The concert hall proposal, billed as a new home for the Oslo Philharmonic Orchestra, was met with widespread enthusiasm by city officials, but Aamodt told newspaper Aftenposten that a similar project in his city resulted in high lease rates for cultural events and expectations that haven’t been met. He said the kulturhus (a community hall used for cultural events) that opened in Tønsberg in 2002 is most often used as an arena for the hotel.

Some city planners in Oslo are also raising questions about the proposal from the Philharmonic’s chief executive and hotel developers Petter Stordalen and Anders Buchardt. “The location has an enormous value,” and may be worth more than NOK 10 billion, Roar Sandnes of Akershus Eiendom told newspaper Dagens Næringsliv (DN). Few are surprised Stordalen and Buchardt want to stake a claim on it, but Erling Dokk Holm, an assistant professor at Oslo’s marketing college doesn’t think it’s the right location for a new concert house. He’d prefer to see a high school or residential use, to “create more life” in the area.

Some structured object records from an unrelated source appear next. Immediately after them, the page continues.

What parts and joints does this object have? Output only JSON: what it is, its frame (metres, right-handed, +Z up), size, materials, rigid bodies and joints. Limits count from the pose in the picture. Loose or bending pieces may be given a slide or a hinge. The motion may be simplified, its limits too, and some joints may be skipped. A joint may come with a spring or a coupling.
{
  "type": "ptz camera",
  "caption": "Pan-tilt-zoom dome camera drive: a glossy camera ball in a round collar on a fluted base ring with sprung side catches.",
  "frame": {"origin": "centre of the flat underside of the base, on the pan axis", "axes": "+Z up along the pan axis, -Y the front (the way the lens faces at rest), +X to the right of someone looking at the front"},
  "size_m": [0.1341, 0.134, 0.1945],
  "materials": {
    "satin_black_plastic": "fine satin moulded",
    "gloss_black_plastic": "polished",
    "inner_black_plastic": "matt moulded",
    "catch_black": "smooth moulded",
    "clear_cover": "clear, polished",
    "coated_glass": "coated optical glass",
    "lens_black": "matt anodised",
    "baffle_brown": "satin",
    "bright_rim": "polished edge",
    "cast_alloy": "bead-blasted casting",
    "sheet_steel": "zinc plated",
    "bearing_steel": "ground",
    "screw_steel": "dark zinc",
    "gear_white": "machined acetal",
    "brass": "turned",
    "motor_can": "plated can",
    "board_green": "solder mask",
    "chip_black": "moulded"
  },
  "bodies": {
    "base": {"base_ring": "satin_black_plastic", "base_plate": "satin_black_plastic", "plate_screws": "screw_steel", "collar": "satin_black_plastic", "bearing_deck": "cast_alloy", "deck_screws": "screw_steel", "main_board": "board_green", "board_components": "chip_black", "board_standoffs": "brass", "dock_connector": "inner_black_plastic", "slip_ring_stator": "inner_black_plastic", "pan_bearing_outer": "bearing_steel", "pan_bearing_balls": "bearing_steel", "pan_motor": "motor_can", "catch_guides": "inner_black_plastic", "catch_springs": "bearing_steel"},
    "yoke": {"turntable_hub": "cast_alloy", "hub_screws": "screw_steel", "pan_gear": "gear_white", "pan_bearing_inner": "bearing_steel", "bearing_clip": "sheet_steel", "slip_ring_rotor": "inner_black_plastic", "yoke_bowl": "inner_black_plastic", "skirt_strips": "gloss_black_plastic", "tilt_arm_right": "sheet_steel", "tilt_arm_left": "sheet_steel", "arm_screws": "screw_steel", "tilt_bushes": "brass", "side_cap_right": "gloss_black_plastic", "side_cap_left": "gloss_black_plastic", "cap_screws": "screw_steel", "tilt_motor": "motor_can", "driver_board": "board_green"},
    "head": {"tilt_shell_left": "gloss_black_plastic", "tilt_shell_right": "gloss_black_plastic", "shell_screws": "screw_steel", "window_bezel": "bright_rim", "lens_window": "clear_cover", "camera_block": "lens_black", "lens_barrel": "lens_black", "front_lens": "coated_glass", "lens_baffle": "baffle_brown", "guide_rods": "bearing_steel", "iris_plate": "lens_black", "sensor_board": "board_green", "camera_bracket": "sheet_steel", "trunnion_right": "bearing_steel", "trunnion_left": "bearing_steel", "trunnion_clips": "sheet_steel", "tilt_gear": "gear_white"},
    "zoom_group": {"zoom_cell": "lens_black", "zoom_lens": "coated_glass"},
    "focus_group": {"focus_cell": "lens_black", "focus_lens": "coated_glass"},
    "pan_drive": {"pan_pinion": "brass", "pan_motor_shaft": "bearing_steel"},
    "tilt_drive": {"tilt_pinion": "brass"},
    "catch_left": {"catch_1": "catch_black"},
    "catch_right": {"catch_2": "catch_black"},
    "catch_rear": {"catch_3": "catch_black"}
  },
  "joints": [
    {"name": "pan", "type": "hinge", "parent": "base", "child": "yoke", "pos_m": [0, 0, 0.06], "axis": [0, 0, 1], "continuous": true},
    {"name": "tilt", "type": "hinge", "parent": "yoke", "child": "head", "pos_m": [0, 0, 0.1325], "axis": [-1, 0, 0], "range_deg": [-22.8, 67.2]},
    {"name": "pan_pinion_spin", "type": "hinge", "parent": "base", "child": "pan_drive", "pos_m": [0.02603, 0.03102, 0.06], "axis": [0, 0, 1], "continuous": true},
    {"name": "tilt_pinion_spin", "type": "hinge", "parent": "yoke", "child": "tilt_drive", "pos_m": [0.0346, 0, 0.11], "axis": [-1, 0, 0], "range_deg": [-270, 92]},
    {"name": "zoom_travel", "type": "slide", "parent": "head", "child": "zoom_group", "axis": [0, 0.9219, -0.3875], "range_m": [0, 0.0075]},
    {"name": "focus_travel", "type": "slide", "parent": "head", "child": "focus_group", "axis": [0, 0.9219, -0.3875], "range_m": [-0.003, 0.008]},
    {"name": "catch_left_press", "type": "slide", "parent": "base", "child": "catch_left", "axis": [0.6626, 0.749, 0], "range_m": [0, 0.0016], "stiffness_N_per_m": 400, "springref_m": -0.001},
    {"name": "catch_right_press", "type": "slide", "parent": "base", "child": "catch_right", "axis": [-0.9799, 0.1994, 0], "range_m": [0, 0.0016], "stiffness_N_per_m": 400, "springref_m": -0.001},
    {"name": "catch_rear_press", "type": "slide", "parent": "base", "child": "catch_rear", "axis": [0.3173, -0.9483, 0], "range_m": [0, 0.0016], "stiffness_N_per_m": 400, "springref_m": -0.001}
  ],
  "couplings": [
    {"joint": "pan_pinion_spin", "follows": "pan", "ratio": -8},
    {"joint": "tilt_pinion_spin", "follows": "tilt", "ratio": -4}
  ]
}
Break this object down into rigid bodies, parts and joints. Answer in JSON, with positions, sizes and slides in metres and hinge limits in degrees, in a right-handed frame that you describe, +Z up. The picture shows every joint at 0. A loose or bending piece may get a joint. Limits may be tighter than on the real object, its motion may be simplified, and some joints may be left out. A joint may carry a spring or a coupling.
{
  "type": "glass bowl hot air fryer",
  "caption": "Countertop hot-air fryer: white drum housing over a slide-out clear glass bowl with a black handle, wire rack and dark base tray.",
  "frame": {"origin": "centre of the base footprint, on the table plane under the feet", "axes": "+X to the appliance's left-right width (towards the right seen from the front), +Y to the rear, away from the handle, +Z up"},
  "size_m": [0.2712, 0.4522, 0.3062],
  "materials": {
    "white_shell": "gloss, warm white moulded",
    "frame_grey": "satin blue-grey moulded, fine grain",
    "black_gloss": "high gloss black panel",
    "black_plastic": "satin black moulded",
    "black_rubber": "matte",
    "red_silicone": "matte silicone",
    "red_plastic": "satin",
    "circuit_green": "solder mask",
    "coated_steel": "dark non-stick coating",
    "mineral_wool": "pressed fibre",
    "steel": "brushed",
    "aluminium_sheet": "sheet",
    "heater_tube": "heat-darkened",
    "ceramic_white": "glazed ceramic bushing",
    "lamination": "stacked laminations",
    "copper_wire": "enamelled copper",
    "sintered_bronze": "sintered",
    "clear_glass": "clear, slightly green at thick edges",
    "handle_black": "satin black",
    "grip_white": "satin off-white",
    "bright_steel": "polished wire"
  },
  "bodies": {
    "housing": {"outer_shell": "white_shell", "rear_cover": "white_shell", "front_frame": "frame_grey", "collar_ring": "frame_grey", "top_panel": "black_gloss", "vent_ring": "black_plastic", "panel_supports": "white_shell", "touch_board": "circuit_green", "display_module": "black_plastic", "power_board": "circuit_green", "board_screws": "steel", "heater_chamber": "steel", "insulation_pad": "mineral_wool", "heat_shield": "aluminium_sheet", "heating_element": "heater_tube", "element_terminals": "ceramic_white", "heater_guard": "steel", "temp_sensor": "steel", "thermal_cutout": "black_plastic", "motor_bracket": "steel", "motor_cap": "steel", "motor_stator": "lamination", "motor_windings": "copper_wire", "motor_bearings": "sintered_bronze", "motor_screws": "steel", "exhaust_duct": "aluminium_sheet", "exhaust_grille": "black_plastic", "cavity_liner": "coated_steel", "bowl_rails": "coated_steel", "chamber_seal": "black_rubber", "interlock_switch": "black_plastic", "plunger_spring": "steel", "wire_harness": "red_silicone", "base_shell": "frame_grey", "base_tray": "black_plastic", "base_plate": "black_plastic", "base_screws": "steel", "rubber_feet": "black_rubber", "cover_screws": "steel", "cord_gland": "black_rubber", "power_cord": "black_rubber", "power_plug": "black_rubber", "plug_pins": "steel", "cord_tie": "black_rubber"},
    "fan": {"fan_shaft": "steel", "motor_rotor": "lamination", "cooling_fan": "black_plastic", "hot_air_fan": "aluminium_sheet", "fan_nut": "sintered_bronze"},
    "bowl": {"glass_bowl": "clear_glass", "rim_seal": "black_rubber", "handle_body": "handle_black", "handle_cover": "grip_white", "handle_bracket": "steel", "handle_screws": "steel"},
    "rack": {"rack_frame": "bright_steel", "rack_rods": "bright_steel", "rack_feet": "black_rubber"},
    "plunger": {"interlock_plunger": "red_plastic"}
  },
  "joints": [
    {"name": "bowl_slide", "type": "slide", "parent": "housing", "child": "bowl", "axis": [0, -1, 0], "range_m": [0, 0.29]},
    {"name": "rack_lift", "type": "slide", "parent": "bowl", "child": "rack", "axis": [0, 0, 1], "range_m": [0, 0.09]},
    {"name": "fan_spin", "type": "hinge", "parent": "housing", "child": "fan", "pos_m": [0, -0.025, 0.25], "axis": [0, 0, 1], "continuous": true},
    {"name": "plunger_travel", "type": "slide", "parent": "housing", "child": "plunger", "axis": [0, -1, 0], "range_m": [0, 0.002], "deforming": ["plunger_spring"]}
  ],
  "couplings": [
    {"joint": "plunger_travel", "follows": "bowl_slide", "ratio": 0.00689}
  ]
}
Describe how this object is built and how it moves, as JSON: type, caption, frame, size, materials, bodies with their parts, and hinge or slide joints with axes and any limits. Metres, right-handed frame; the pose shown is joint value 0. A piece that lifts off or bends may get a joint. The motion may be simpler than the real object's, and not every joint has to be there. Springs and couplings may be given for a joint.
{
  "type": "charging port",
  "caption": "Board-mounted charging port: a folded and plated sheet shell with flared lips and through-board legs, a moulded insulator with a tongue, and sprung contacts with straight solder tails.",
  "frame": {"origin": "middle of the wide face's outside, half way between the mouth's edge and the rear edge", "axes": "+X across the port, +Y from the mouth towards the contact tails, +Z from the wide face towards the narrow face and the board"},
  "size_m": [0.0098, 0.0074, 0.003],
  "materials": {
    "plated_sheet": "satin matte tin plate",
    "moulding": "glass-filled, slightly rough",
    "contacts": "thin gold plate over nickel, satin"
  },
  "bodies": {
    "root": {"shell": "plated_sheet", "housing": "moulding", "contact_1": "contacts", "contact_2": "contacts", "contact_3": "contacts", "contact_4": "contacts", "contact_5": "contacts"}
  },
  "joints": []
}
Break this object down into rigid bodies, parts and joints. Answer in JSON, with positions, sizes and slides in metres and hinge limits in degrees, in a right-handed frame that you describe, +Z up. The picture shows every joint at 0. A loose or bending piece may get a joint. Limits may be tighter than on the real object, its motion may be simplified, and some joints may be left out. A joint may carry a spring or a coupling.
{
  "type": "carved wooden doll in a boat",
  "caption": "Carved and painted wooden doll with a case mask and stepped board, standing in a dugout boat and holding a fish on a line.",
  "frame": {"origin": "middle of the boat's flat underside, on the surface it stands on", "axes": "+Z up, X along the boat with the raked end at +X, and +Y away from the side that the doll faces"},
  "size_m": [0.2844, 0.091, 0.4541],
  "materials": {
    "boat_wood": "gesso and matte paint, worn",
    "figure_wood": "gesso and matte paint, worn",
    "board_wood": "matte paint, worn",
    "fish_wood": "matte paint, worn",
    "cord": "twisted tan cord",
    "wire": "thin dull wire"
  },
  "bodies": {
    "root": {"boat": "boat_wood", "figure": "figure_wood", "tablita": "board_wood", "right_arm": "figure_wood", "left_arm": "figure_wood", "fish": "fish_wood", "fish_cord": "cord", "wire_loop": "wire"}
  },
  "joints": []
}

“This won’t be free of charge to the city,” architecture professor Karl Otto Ellefsen told DN. “There will be considerable leasing costs for the Philharmonic and the economics of this must be clarified in a solid manner.” He also cautioned against Stordalen and Buchardt being allowed to “Manhattanize” Oslo’s waterfront, or build a “colossal” structure that would be too imposing.

The project faces many hurdles, with the city, the transportation ministry, the harbour authority, the ministry of culture and the Philharmonic all having a say, along with city planners and neighbours. The proposal may come up before the city council next spring.